Now zombies generally, as I said, don’t ask this question since they are, in popular incarnation, not sentient. But The Walking Dead made me think about how zombies could represent a collective force for vengeance. Their sole impetus, after all, is to kill and consume the living—as if they were angry, as if they were resentful that some still live while they are “dead.”

Zombies don’t (and can’t) enact a personal vengeance (like Ellman and Glass) but they can be seen as a force of a more impersonal vengeance: they are the “have-nots” out to get those who have (life). In a way they are not just a force of vengeance but of envy, driven by a profound schadenfreude, driven only to render the living as miserable as they are themselves.

I think the political resonance of the function of the zombie as resentful impersonal vengeance is particularly apparent in season 6 of AMC’s The Walking Dead.
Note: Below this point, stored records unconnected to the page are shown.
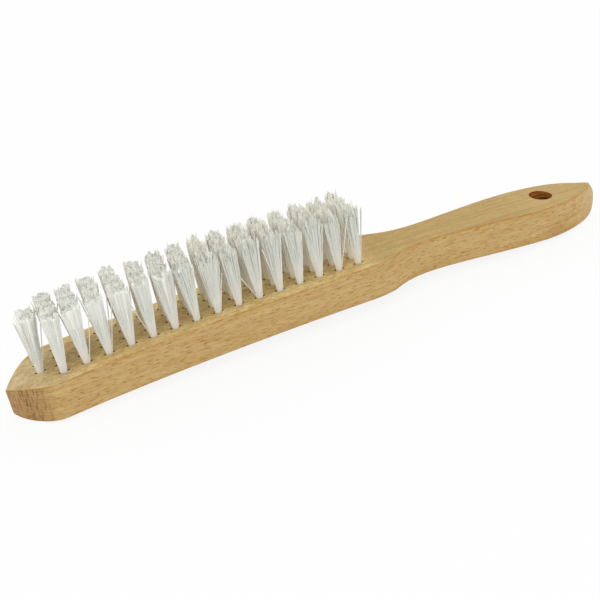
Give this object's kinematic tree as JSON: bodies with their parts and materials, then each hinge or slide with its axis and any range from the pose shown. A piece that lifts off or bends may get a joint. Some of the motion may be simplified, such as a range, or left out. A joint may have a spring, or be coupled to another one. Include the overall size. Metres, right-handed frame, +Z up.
{
  "type": "scrub brush",
  "caption": "Hand scrub brush: a one-piece arched beech board with a waisted handle and hang hole, set with rows of short pale nylon tufts.",
  "frame": {"origin": "On the surface the brush lies on, midway along its length and width, bristles up", "axes": "+X runs along the board from its tip to its handle end, +Y across it, +Z up out of the bristled face"},
  "size_m": [0.29, 0.0344, 0.0467],
  "materials": {
    "beech": "bare planed and sanded beech, unvarnished, with short darker flecks",
    "nylon": "cool white translucent nylon filament, cream where it is packed"
  },
  "bodies": {
    "root": {"beech_board": "beech", "tuft_pair_01a": "nylon", "tuft_pair_02a": "nylon", "tuft_pair_02b": "nylon", "tuft_pair_03a": "nylon", "tuft_pair_03b": "nylon", "tuft_pair_04a": "nylon", "tuft_pair_04b": "nylon", "tuft_pair_05a": "nylon", "tuft_pair_05b": "nylon", "tuft_pair_06a": "nylon", "tuft_pair_06b": "nylon", "tuft_pair_07a": "nylon", "tuft_pair_07b": "nylon", "tuft_pair_08a": "nylon", "tuft_pair_08b": "nylon", "tuft_pair_09a": "nylon", "tuft_pair_09b": "nylon", "tuft_pair_10a": "nylon", "tuft_pair_10b": "nylon", "tuft_pair_11a": "nylon", "tuft_pair_11b": "nylon", "tuft_pair_12a": "nylon", "tuft_pair_12b": "nylon", "tuft_pair_13a": "nylon", "tuft_pair_13b": "nylon", "tuft_pair_14a": "nylon", "tuft_pair_14b": "nylon", "tuft_pair_15a": "nylon", "tuft_pair_15b": "nylon", "tuft_pair_16a": "nylon", "tuft_pair_16b": "nylon"}
  },
  "joints": []
}
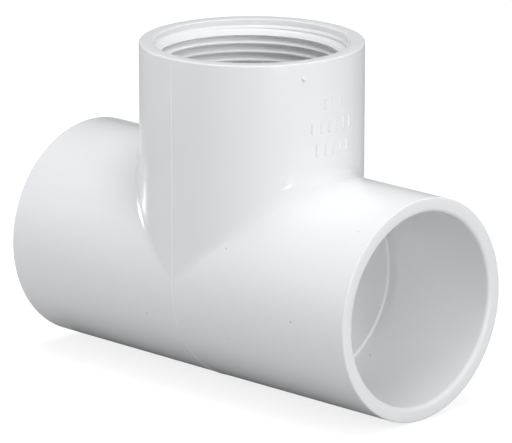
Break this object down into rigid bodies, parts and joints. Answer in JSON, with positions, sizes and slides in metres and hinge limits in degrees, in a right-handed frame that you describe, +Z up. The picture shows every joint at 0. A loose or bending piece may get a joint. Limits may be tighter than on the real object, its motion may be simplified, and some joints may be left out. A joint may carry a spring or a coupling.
{
  "type": "pipe tee fitting",
  "caption": "Rigid plastic pipe tee: two solvent-weld sockets in line and a tapered female pipe thread in the branch.",
  "frame": {"origin": "where the run axis and the branch axis cross", "axes": "+X along the run towards one of its two like sockets, +Z up the branch out of its threaded mouth, +Y square to both"},
  "size_m": [0.116, 0.056, 0.0856],
  "materials": {
    "moulding": "glossy moulded white rigid PVC"
  },
  "bodies": {
    "root": {"centre_body": "moulding", "run_socket_left": "moulding", "run_socket_right": "moulding", "branch_hub": "moulding", "branch_thread": "moulding", "crotch_fillet_left": "moulding", "crotch_fillet_right": "moulding", "parting_line": "moulding", "vent_pip": "moulding", "marking_row_1": "moulding", "marking_row_2": "moulding", "marking_row_3": "moulding"}
  },
  "joints": []
}
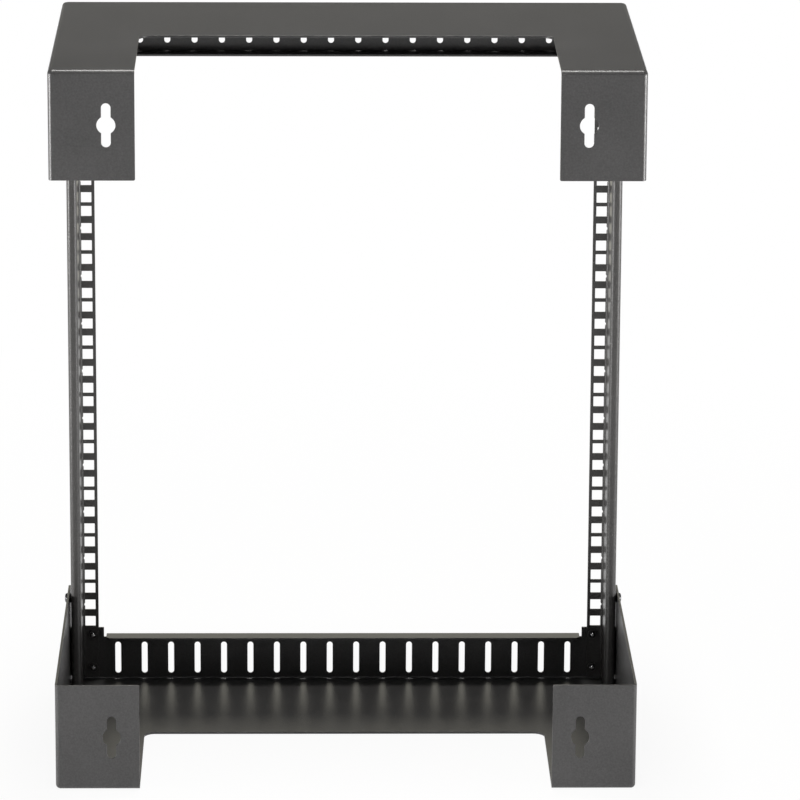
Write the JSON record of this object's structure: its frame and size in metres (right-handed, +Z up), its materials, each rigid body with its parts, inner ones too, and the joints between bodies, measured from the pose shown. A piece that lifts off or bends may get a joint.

As the zombie hordes sweep over the expensive gated community of Alexandria, where houses (in pre-apocalyptic days) sold for $800,000 and up, they embody (visually, metaphorically) a collective and vicarious form of revenge on the “haves.”

5. TWD zombies and alexandria

So Curtiz’s The Walking Dead seems like an important part of zombie history, then, in that it not only forges a link to the earlier Frankenstein narrative, but also because it alerts us to the role of revenge when the dead walk again.